Currently, all these highlighted issues are solved outside edge storage services. Solutions for these issues are not included in existing designs of edge data services because, as one might argue, such issues are analytic context-specific. However, we argue that they are generic enough that can be customized and must be incorporated into the design of (new) edge data storage systems. These observations indicate crucial changes for enhancing traditional approaches, which have assumptions on consistent low latency, high availability and centralized storage solutions, that cannot be generalized to the edge storage services and unreliable IoT distributed systems. Our first step in solving the above-mentioned issues is to focus on architectural requirements and designs. This paper will contribute: (1) a detailed analysis of edge storage services with application-specific edge analytics support and different utilities and analytics requirements; (2) a specification of necessary principles for engineering highly customized software-defined elastic storage services for dynamic data workload characterizations at the edge.

2 Motivation

In the IoT sensor environment, such as an exemplified university smart building shown in Fig. 1, we can observe data workloads from different IoT applications and decide whether to (1) push data to the cloud data storage, (2) keep relevant data for local edge analytics or (3) discard data if they are not useful for future analytics. In the first case, traditionally, all data are transferred to resource-rich cloud data centers where storage and compute intensive workloads can be handled, resulting in necessary control commands for IoT actuators. However, increasing data streams and latency requirements arising from IoT applications makes distant cloud data transfer often impractical. Recent solutions for making crucial fast decisions in IoT systems have increasingly used edge nodes.

Fig. 1.
figure 1

Traditional single analytics system for university smart buildings use case

In an IoT system, such as a university smart building equipped with many sensors measuring internal subsystems, it is obvious that data from HVAC (Heating, Ventilation, and Air Conditioning) sensors do not have the same importance as data from smart meters and solar panels essential for energy management (O1); incomplete data from weather stations can occur due to external conditions while missing data coming from server room sensors can be caused by some internal failures (O2); an energy management subsystem has higher data generation frequency than a laboratory subsystem (O3). Accordingly, each of these subsystems requires different approach to sensor data analysis, although the same edge storage system is used to integrate data for edge analytics. In addition, limited storage capacities at the network edge prevents us from keeping all generated data. In the third case, due to the limited underlying network infrastructure, some data can be filtered or reduced to save bandwidth usage and storage space, but impacting later degradation of Quality of Service (QoS).
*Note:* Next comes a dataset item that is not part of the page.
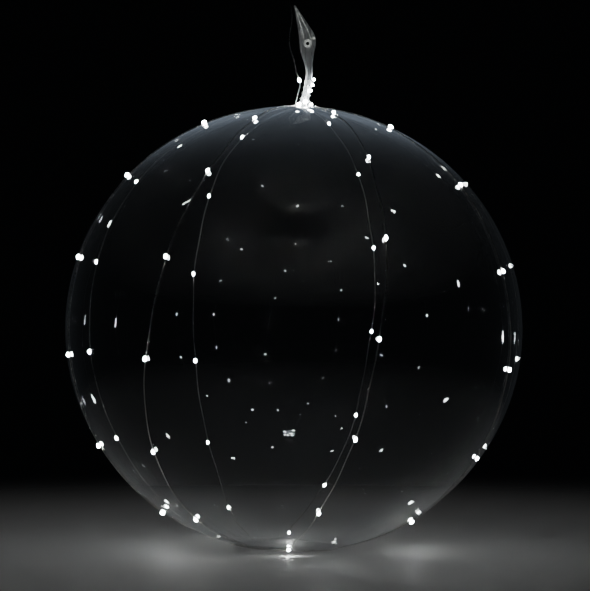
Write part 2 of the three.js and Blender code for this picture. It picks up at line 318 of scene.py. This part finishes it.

Edge analytics have to meet certain quality of analytics, including amounts of data available, timely decisions and certain levels of data accuracy. Therefore, we must identify which data should be kept at the edge nodes, how long should data be stored, and which processing utilities can assist these problems, providing ability to access the right data at the right time to make data-driven decisions.

3 Engineering Principles for Edge Data Services

Regarding three important aspects of edge storages, namely; edge data/system characterization, application context and edging operations, we present seven principles as guidelines for engineering of elastic edge storage services.
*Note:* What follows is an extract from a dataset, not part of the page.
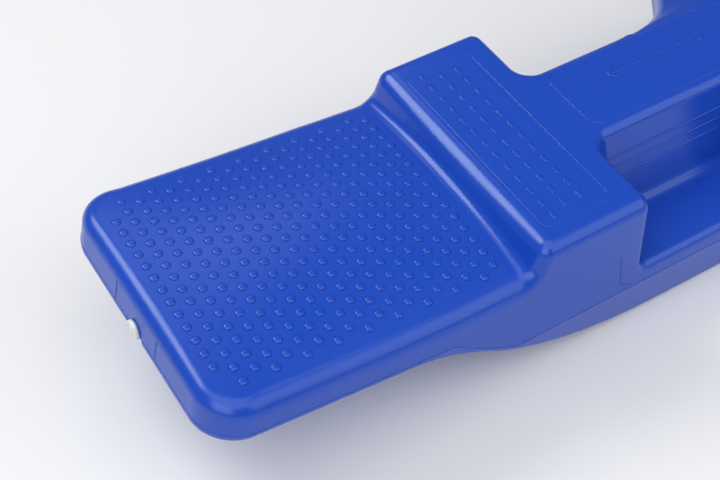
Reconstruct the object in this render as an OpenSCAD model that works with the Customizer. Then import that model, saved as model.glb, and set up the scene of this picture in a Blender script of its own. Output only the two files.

P1: Define and Provide Needed Metrics. To enable efficient customization and adaptation among elements of edge storage systems, it requires a clear definition and flexible monitoring of end-to-end metrics regarding data workloads, application context and system activities.
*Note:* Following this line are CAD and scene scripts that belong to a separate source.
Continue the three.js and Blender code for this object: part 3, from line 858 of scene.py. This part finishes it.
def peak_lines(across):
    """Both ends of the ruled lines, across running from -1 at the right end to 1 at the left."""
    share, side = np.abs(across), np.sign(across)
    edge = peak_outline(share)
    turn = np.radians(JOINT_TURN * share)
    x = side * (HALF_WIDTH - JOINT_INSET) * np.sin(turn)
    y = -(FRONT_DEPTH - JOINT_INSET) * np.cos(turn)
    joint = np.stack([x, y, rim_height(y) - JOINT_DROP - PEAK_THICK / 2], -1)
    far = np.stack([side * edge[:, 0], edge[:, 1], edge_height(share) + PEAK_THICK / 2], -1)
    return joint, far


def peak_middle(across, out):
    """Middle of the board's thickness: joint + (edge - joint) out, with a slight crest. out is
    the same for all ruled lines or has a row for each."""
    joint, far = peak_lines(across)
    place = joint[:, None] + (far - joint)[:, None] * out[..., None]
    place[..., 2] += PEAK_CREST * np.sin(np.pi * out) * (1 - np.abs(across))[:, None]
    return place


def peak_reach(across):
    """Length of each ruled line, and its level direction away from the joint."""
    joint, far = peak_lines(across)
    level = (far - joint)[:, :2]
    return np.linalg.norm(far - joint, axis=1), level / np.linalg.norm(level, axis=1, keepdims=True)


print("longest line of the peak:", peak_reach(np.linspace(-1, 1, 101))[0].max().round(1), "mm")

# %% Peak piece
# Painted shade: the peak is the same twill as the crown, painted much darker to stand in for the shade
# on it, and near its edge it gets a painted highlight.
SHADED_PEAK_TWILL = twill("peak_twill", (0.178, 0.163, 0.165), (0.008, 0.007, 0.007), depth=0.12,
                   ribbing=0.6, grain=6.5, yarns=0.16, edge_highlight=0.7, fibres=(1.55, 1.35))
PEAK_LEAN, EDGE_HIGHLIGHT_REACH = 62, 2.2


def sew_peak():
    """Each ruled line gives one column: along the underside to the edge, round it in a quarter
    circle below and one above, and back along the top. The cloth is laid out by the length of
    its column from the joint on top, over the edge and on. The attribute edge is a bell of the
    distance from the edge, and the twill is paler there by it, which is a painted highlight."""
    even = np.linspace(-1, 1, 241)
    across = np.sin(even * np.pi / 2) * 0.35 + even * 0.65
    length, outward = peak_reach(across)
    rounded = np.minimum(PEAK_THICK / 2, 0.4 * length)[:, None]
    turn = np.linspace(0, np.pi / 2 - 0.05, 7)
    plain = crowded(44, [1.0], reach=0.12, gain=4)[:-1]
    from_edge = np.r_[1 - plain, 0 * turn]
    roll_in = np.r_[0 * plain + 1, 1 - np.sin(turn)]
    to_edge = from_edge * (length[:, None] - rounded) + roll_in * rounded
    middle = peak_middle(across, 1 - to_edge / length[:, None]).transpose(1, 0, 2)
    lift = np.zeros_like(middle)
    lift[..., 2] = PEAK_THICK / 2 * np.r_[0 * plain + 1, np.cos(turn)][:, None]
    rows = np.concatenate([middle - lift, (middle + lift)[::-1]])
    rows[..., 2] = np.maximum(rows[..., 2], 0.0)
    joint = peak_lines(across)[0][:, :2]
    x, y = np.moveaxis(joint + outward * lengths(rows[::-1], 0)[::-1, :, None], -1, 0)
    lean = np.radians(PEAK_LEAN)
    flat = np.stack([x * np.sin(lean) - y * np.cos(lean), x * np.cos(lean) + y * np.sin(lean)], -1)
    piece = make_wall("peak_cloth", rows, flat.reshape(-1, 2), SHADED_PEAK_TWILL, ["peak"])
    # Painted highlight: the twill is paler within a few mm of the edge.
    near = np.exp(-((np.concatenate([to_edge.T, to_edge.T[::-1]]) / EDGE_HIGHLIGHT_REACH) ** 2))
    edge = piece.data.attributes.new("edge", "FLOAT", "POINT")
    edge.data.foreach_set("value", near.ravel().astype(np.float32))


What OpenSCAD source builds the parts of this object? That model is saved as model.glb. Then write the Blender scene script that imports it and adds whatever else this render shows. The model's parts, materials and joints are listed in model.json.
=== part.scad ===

\(\underline{How}\): Figure 2 shows end-to-end monitoring metrics that can assist in elastic edge storage management. There are metrics present in four stages of data life cycle, namely data collection, data preprocessing, storage service analysis and data analytics. However, the storage system must also allow definition of new metrics at runtime, depending on application-specific requirements.

Fig. 2.
figure 2

End-to-end monitoring metrics of elastic edge services through four data stages

\(\underline{Tooling}\): There are many tools for monitoring cloud systems, e.g., PrometheusFootnote 1, and FluentdFootnote 2, but few able to monitor edge data metrics. These tools should be equipped with additional features including pluggable components for edge systems, such as fluentbitFootnote 3, providing AI support and tracing instrumentation, as a promising solution for providing end-to-end metrics for elastic storage services.

P2: Support Application-Specific Requirements. Based on sensor-specific metrics and relevancy, we can combine different solutions to deliver appropriate data to local analytics, while meeting application conditions, e.g., clean, complete or normalize sensor data before storage and analysis. Further, customization for secure and verifiable storage is required for applications with sensitive data.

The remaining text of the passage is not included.